The Navajo Nation is building a utility-scale solar farm on tribal property in northern Arizona that will serve 7,700 homes when completed. (Wikimedia Commons)
The Navajo Nation is building a utility-scale solar farm on tribal property in northern Arizona that will serve 7,700 homes when completed. (Wikimedia Commons)
December 29, 2015

SANTA FE, N.M. - The Navajo Nation is going green by building its first utility-scale solar farm on tribal property.

The facility, to be located on 300 acres near Monument Valley, is expected to generate enough power for 7,700 homes in New Mexico, Arizona and Utah after it is completed in late 2016. Deenise Biscenti, public affairs director for the Navajo Tribal Utility Authority, said building the solar plant is part of a long-term strategy to change the way the tribes deliver power.

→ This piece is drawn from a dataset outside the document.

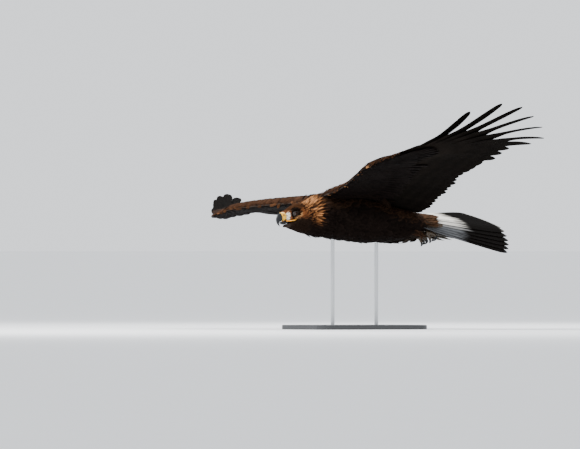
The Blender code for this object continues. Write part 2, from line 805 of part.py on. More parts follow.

"For the past several years, NTUA has explored renewable-energy resource possibilities," she said. "This solar farm is our move into that field, to establish a green economy for the Navajo Nation."

According to Navajo officials, the $64 million plant, to be built with a combination of federal loans and tax credits, will create about 100 jobs during construction and a handful of permanent positions after completion.

Biscenti said the Navajo Nation decided to build the solar farm itself rather than hire an outside company.

"Because we are the primary utility provider here on the Nation," she said, "we felt it should be NTUA to take the major step into building a facility of this size."

She said the Navajo Nation has not previously generated its own power but purchased it elsewhere. Biscenti added that the utility's 40,000 electric customers will not see a rate increase when the solar farm becomes operational.